Après six ans de détention Bruno fut livré à l'inquisition romaine. Le grand inquisiteur était un Espagnol, digne d'être élevé aux fonctions de bourreau en chef Santorio disait que la Saint-Barthélemy serait un jour à jamais agréable aux catholiques! Celui qui admirait tant le meurtre en masse des hérétiques, devait être heureux de verser le sang d'un libre penseur. Le biographe de Bruno dit que de tous les problèmes relatifs à sa mort, le plus controversé, c'est la recherche des motifs de sa condamnation. Était-ce pour crime d'apostasie? pour hérésie? pour athéisme? Nous ne voyons pas où est la raison de douter en présence du réquisitoire lancé par l'inquisiteur de Venise. Bruno était un hérésiarque, dit ce saint personnage, et il n'avait point tort notre philosophe était pire que calviniste, il était libre penseur. L'abréviateur de la sentence prononcée contre le coupable nous le dit : «S'il n'avait été que sectateur de Luther, on en aurait usé avec plus de douceur. » Scioppius, luthérien converti, ajoute: << Bruno a été brûlé, pour avoir soutenu toutes les abominations qu'avancèrent jamais les philosophes païens et les hérétiques tant anciens que modernes. « Le zélé apostat conclut qu'il n'est pas permis à chacun de croire et de professer ce qui lui plaît.» Enfin, nous lisons dans l'acte de Venise que Bruno s'exprimait philoso-. phiquement sur les matières de foi (1).
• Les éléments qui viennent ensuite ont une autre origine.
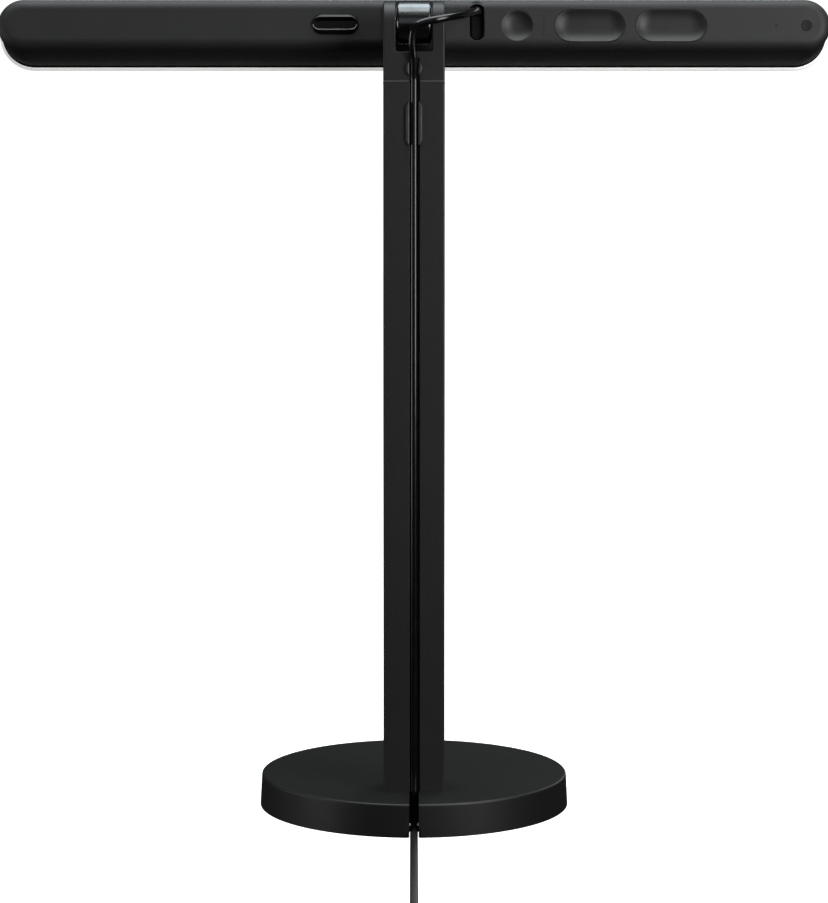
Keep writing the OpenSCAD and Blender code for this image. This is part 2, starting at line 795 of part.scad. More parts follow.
module far_plug_body() {
  color([0.06, 0.06, 0.06]) {
    translate([plug_x, plug_y, plug_z]) rotate([0, -90, 0])
      cylinder(r1 = 2.3, r2 = 3, h = 10);
    translate([plug_x - 10 - 22, plug_y - 6, 0.1]) cube([22.2, 12, 6.4]);
  }
}

module far_plug_shell() {
  color([0.75, 0.76, 0.78]) translate([plug_x - 32 - 11.9, plug_y - 4.6, plug_z - 1.5])
    cube([11.8, 9.2, 3]);
}

base_cover();
base_weight();
base_plate();
base_foot();
base_screws();
post_foot();
post_bolts();
post_sleeve();
sleeve_glide();
inner_post();
lower_glide();
friction_springs();
fork_head();
head_pins();
hinge_axle();
axle_caps();
hinge_washers();
hinge_knuckle();
friction_bush();
bracket_plate();
bracket_screws();
upper_cable_clip();
lower_cable_clip();
rear_shell();
light_ring();
front_bezel();
front_diffuser();
diffusion_film();
reflector_tray();
front_led_board();
front_leds();
rear_led_strips();
heat_spreader();
chassis_screws();
control_board();
tact_switches();
radio_module();
usb_socket();
status_window();
power_button();
brightness_rocker();
temperature_rocker();
mode_button();
pairing_button();
lamp_plug();
lamp_plug_tongue();
cord_lead();
cord_post_run();
cord_floor_run();
cord_coil();
cord_tail();
cable_tie();
far_plug_body();
far_plug_shell();
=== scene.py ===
"""Looks of the light bar on its desk stand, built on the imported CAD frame.

Lengths are in millimetres, and put() turns them into Blender's metres. The light bar has a frame of
its own: x along the bar, u the depth from its back face, w up its back face.
"""

import json
import math

import bmesh
import bpy
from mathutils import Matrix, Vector


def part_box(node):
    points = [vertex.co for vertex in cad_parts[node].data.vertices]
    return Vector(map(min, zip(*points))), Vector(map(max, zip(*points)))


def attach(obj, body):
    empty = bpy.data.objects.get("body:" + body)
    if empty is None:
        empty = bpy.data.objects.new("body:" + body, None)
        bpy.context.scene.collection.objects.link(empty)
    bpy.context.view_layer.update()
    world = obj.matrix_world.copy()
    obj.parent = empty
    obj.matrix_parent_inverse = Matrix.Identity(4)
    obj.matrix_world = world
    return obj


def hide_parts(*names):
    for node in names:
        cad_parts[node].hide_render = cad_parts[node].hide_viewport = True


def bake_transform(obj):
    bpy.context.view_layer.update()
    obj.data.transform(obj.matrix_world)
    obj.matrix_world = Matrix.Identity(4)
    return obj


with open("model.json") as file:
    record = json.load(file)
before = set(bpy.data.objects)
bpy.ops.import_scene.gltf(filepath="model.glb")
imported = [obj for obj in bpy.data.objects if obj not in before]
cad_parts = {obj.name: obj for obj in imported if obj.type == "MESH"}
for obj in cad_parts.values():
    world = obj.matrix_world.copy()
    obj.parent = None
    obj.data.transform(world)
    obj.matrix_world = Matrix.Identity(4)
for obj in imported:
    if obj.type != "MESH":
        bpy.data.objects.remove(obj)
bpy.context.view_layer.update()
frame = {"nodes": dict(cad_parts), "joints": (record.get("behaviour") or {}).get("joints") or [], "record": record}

nodes = frame["nodes"]
joints = {j["name"]: j for j in frame["joints"]}

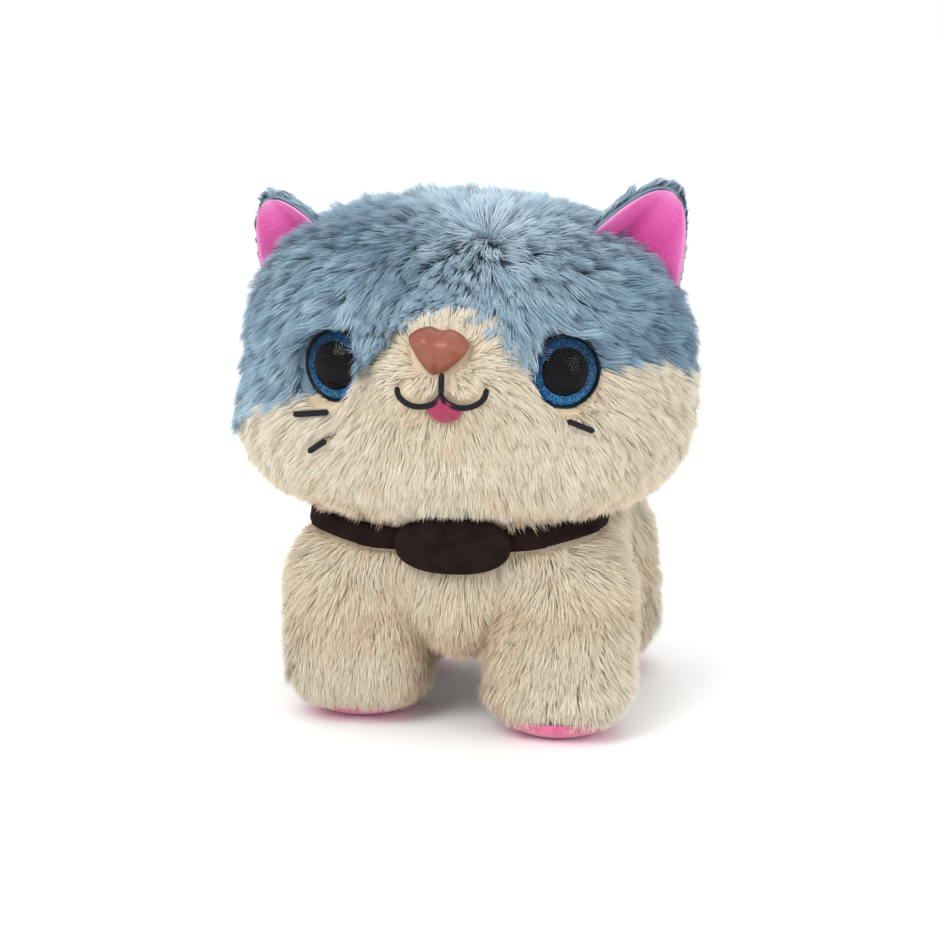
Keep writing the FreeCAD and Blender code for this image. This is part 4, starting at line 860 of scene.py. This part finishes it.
def head():
    skin = socketed(star(head_field, HEAD + [0, -2, -7], level=7))
    skin = without(skin, lambda middles: torso_field(middles) < -2)
    crown = place_skin("crown_cloth", without(skin, in_face), BLUE_CLOTH, "head", "blue_plush", "crown_plush")
    face = place_skin("face_cloth", without(skin, lambda middles: ~in_face(middles)), CREAM_CLOTH, "head",
                      "cream_plush", "face_plush")

    def crown_length(points):
        above_nose = np.linalg.norm(points - (NOSE + [0, 8, 14]), axis=1)
        return 11.0 * np.clip(above_nose / 26, 0.3, 1)

    def face_length(points):
        return 10.0 * np.clip(np.linalg.norm(points - NOSE, axis=1) / 34, 0.52, 1)

    def crown_tone_and_painted_light(points, normals):
        # lighter where the pile faces up, painted light from above; a random drift; and lighter round the
        # whorl, painted light over the shade of its parting
        whorl = np.exp(-(np.linalg.norm(points - WHORL, axis=1) / 9) ** 2)
        return 0.5 + 0.14 * normals[:, 2] + 0.1 * drift(points, 16, 5) + 0.2 * whorl

    def face_tone_and_painted_light(points, normals):
        # lighter where the pile faces up, painted light from above, and peach close to the body, painted
        # shade under the chin
        return 0.62 + 0.14 * normals[:, 2] - 0.3 * np.exp(-np.maximum(torso_field(points), 0) / 7)

    pile("crown_pile", "head", "blue_plush", BLUE_PILE, without(skin, in_face), head_comb, 4.6, crown_length,
         crown_tone_and_painted_light, head_avoid, seed=11)
    pile("face_pile", "head", "cream_plush", CREAM_PILE, without(skin, lambda middles: ~in_face(middles)),
         head_comb, 5.2, face_length, face_tone_and_painted_light, head_avoid, width=0.3, clump=2.4, unruly=0.7, seed=12)


def place_skin(name, skin, material, body, slot, *nodes):
    skin = used(skin)
    return place(mesh_object(name, skin.points, skin.faces, material), body, slot, *nodes)


head()

# ---- ears ----

EAR_TILT = 28.0
EAR_YAW = 25.0
EAR_SEAT = np.array([-18.0, 7.2, -23.0])
EAR_LIFT = {"left": 3.7, "right": -1.7}
EAR_DROP = 16.0
EAR_UP, EAR_OVER = np.meshgrid(np.linspace(0, 0.998, 26), np.linspace(-1, 1, 25), indexing="ij")
EAR_MIDDLE = 12


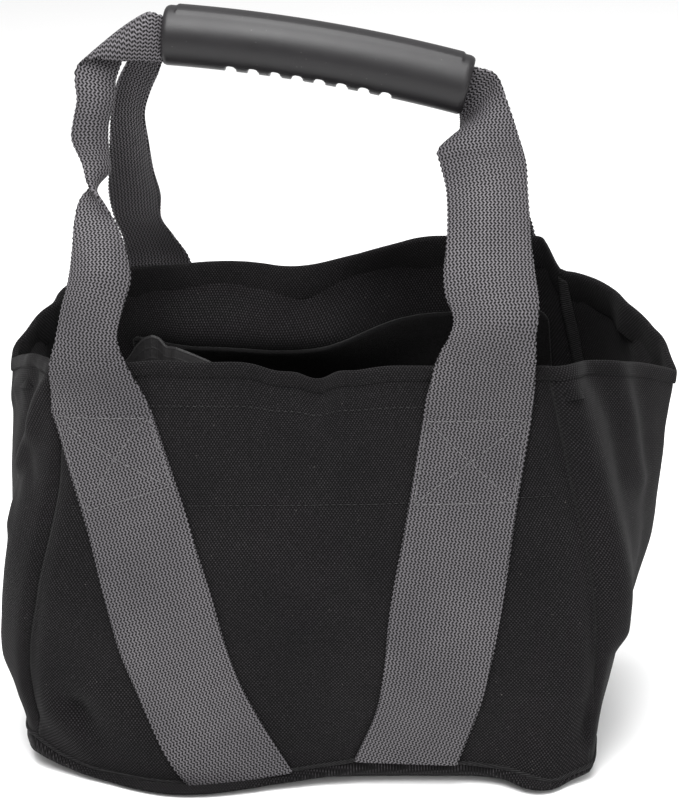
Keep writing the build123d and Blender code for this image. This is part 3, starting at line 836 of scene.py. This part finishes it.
# Edges of the free legs from the bag up to the grip: left edge, right edge, and how far the
# middle of the strap bows out between them.
LEGS = {
    "front_left": (
        ((-135, -68, 198), (-134, -68, 209), (-133, -68, 224), (-129, -66, 238), (-126, -62, 252),
         (-123, -56, 264), (-122, -48, 276), (-122, -39, 287), (-120, -30, 296), (-113, -22, 302),
         (-107, -19, 307), (-107, -18, 316), (-107, -16, 328), (-104, -12, 341), (-103, -8, 350),
         (-98, -2, 362), (-88, 1, 378), (-84, -4, 381), (-79, -3, 379), (-72, -2, 376)),
        ((-84, -68, 198), (-88, -68, 209), (-95, -68, 224), (-99, -67, 238), (-96, -62, 252),
         (-93, -55, 264), (-97, -44, 276), (-102, -37, 286), (-107, -37, 295), (-115, -34, 304),
         (-119, -27, 313), (-124, -22, 323), (-123, -20, 332), (-121, -18, 342), (-122, -15, 350),
         (-121, -13, 357), (-113, -14, 361), (-100, -14, 360), (-79, -8, 358), (-72, -3, 356)),
        (0, 0, 1, 2, 3, 5, 6, 5, 2, 0, -2, -4, -4, -4, -3, -1, 2, 3, 2, 1)),
    "front_right": (
        ((47, -66, 198), (49, -67, 209), (54, -67, 228), (60, -67, 240), (62, -65, 248), (58, -60, 258),
         (57, -53, 268), (58, -44, 280), (58, -36, 291), (57, -28, 301), (54, -22, 311), (53, -18, 317),
         (62, -10, 323), (64, -3, 328), (60, -2, 335)),
        ((99, -66, 198), (100, -67, 209), (101, -68, 228), (101, -67, 240), (102, -65, 248),
         (102, -59, 257), (100, -51, 267), (98, -42, 280), (97, -33, 290), (96, -25, 300), (95, -18, 311),
         (91, -14, 324), (86, -9, 338), (80, -6, 351), (68, -3, 354)),
        (0, 0, 1, 2, 3, 3, 4, 4, 5, 5, 5, 5, 3, -3, 0)),
    "rear_left": (
        ((-82, 68, 198), (-82, 72, 214), (-85, 71, 231), (-91, 62, 246), (-96, 54, 259), (-94, 44, 275),
         (-95, 33, 291), (-95, 23, 310), (-95, 17, 325), (-91, 12, 337), (-86, 9, 347), (-81, 6, 357),
         (-73, 4, 356)),
        ((-131, 68, 198), (-128, 72, 214), (-121, 72, 229), (-119, 66, 243), (-121, 56, 258),
         (-121, 45, 275), (-118, 35, 291), (-115, 26, 309), (-112, 19, 324), (-108, 13, 339),
         (-102, 9, 351), (-90, 6, 368), (-73, 4, 375)),
        (0, 0, 2, 3, 3, 5, 6, 6, 5, 5, 4, 3, 0)),
    "rear_right": (
        ((99, 68, 198), (99, 73, 214), (99, 74, 232), (97, 70, 248), (93, 62, 264), (90, 52, 280),
         (88, 40, 297), (87, 29, 314), (85, 18, 330), (80, 9, 346), (70, 4, 352)),
        ((47, 68, 198), (50, 73, 214), (51, 74, 232), (54, 70, 248), (56, 62, 264), (58, 52, 280),
         (60, 40, 296), (61, 28, 310), (62, 16, 322), (62, 8, 329), (62, 4, 334)),
        (0, 0, 2, 3, 4, 5, 6, 6, 5, 3, 0)),
}
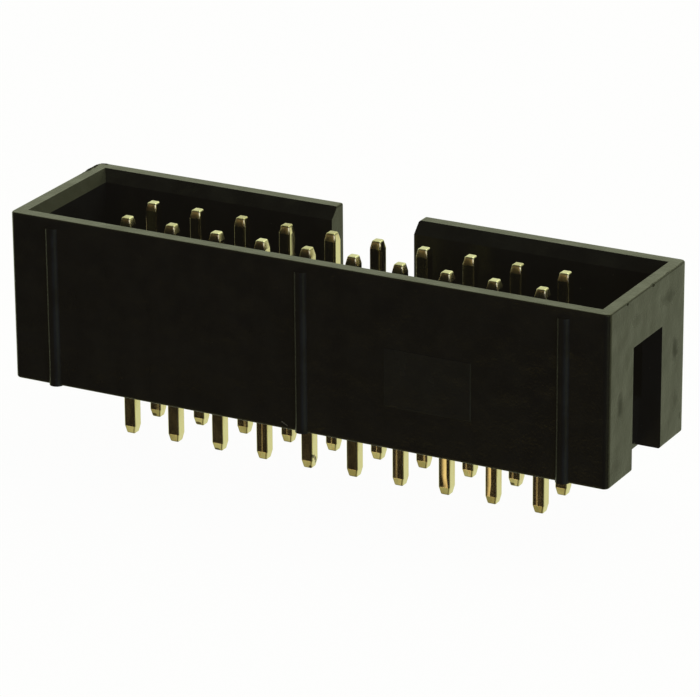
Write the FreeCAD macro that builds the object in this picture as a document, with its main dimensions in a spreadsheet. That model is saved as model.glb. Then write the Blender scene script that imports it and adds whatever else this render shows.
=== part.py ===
"""Box header for a ribbon cable socket: one moulded housing and two rows of square contacts.

The origin is the middle of the contact field on the board. +X runs along the rows, the ribbed and
marked wall faces -Y, the wall with the key slot faces +Y, and +Z points out of the mouth.
"""
import FreeCAD, Part
import os
import Sketcher
from FreeCAD import Vector

# Driving dimensions in millimetres: alias, value, meaning
DIMENSIONS = [
    ("columns", 10, "contacts in a row"),
    ("rows", 2, "rows of contacts"),
    ("pitch", 2.54, "contact spacing, both ways"),
    ("end_margin", 4.945, "last contact's axis to the end face"),
    ("side_margin", 3.105, "row's axis to the long face"),
    ("housing_height", 8.78, "board to rim"),
    ("floor_thickness", 2.45, "board to the cavity's floor"),
    ("long_wall", 1.24, "long wall below the lead-in"),
    ("end_wall", 1.03, "end wall below the lead-in"),
    ("rim_width", 0.66, "flat rim, on all four walls"),
    ("lead_in_depth", 0.55, "depth of the sloped mouth"),
    ("corner_radius", 0.3, "upright outer corners"),
    ("rim_round", 0.08, "outer edge of the rim"),
    ("base_round", 0.12, "outer edge of the base"),
    ("key_slot_width", 4.58, "slot for the socket's key"),
    ("key_slot_round", 0.1, "edges of the rim at the key slot"),
    ("end_slot_width", 3.26, "slot in each end"),
    ("end_slot_height", 6.28, "board to the top of the end slot"),
    ("end_slot_depth", 1.17, "how far the end slot notches the base"),
    ("rib_count", 3, "half-round ribs on the front wall"),
    ("rib_radius", 0.375, "rib's own radius"),
    ("rib_stand_out", 0.24, "how far a rib stands proud"),
    ("rib_inset", 2.375, "outer rib's axis to the end face"),
    ("rib_height", 8.3, "board to the rib's top"),
    ("panel_width", 4.7, "marking panel"),
    ("panel_height", 3.0, "marking panel"),
    ("panel_stand_out", 0.04, "how far the marking panel stands proud"),
    ("panel_centre_x", 6.85, "panel's middle from the header's middle"),
    ("panel_centre_z", 3.7, "panel's middle above the board"),
    ("contact_width", 0.64, "square contact"),
    ("contact_tip_width", 0.46, "flat end of a contact"),
    ("contact_tip_length", 0.42, "tapered end of a contact"),
    ("contact_round", 0.1, "edges of a contact"),
    ("contact_setback", 0.42, "rim to the contact's end"),
    ("tail_length", 3.15, "contact below the board face"),
    ("hole_clearance", 0.03, "gap between a contact and its hole, each side"),
    ("hole_lead_in", 0.15, "sloped mouth of each hole under the base"),
    ("bulge_width", 0.34, "retention bulge across the contact"),
    ("bulge_length", 0.8, "retention bulge along the contact"),
    ("bulge_bottom", 0.85, "board to the retention bulge"),
]

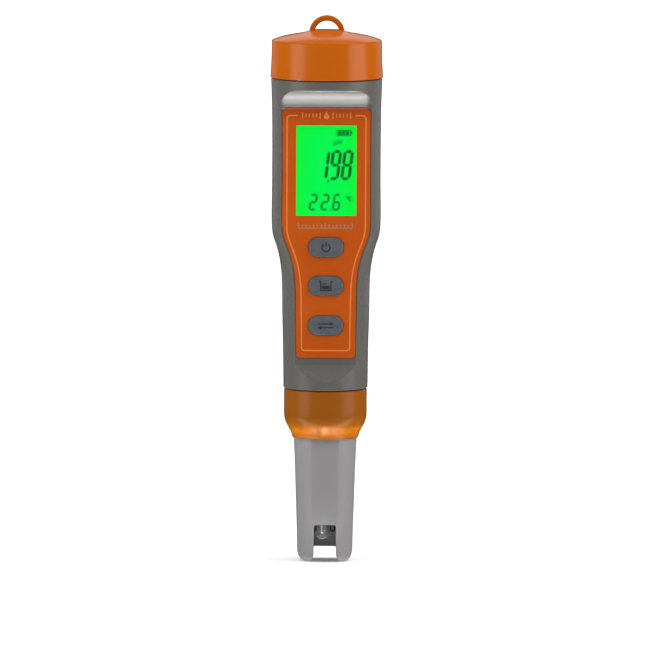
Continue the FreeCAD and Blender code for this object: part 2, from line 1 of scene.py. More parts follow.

Voilà plus de témoignages qu'il n'en faut pour caractériser le crime qui conduisit le philosophe au bûcher ce n'est rien que la libre pensée.

(1) Bartholmèss, Jordano Bruno, t. I, pag. 225-229.

Pour l'édification de nos lecteurs, il ne sera pas inutile de transcrire quelques-unes des abominations pour lesquelles le saintoffice livra un philosophe au bûcher. Parmi les erreurs dont on lui fit des crimes, il y a des vérités de physique! De ce nombre sont ses idées sur les taches du soleil et l'aplatissement de la terre. Ces propositions parurent tellement absurdes, tellement ridicules à l'inquisition, qu'elle ne daigna pas même, selon l'expression du père Mersenne, s'amuser à les réfuter. Ce que c'est que d'être les organes de la vérité absolue. Messieurs les inquisiteurs se moquent agréablement des billevesées de leur victime, et il se trouve que ces billevesées sont des vérités mathématiques, et que les organes de la vérité absolue ignoraient ce que les enfants savent aujourd'hui ! Il faut ajouter à ces abominables crimes la théorie sur la rotation du globe, le crime pour lequel Galilée fut condamné au dix-septième siècle. Enfin vient un crime inexpiable; Scioppius ne trouve pas d'expressions assez énergiques pour le flétrir (1). De quoi s'agit-il? Toujours d'une vérité, de la pluralité des mondes. Mais cette vérité est en opposition avec la Bible, de même que la rotation de la terre; or, quand la Bible se trompe, l'erreur devient une vérité révélée, et malheur à ceux qui osent combattre ces erreurs-vérités! Ils expieront leur crime sur l'échafaud.

Citons, pour l'éternelle honte de l'inquisition et de l'Église, ce que Bruno a écrit sur la pluralité des mondes: « S'il n'y a aux yeux de Dieu qu'un globe unique, si tout, depuis le soleil jusqu'à la lune, a été arrangé uniquement pour le bien de la terre, pour l'avantage de l'homme, alors sans doute l'humanité se trouve exaltée, mais la Divinité n'est-elle pas ravalée d'autant? Sa Providence n'est-elle pas étrangement rétrécie, appauvrie? Quoi! la faible créature humaine serait le seul objet digne de l'attention de Dieu! Non, la terre n'est qu'une planète; le rang qu'elle tient dans les écoles est une usurpation: il est temps de la détrôner. Le roi de notre monde est, non pas l'homme, mais le soleil, mais la vie qui circule dans l'univers entier. Point de privilége pour la terre! qu'elle marche! qu'elle obéisse! Que, néanmoins cette vue ne désespère point l'homme, comme s'il se trouvait abandonné de

(1) Bartholmèss, Jordano Bruno, t. I, pag. 233.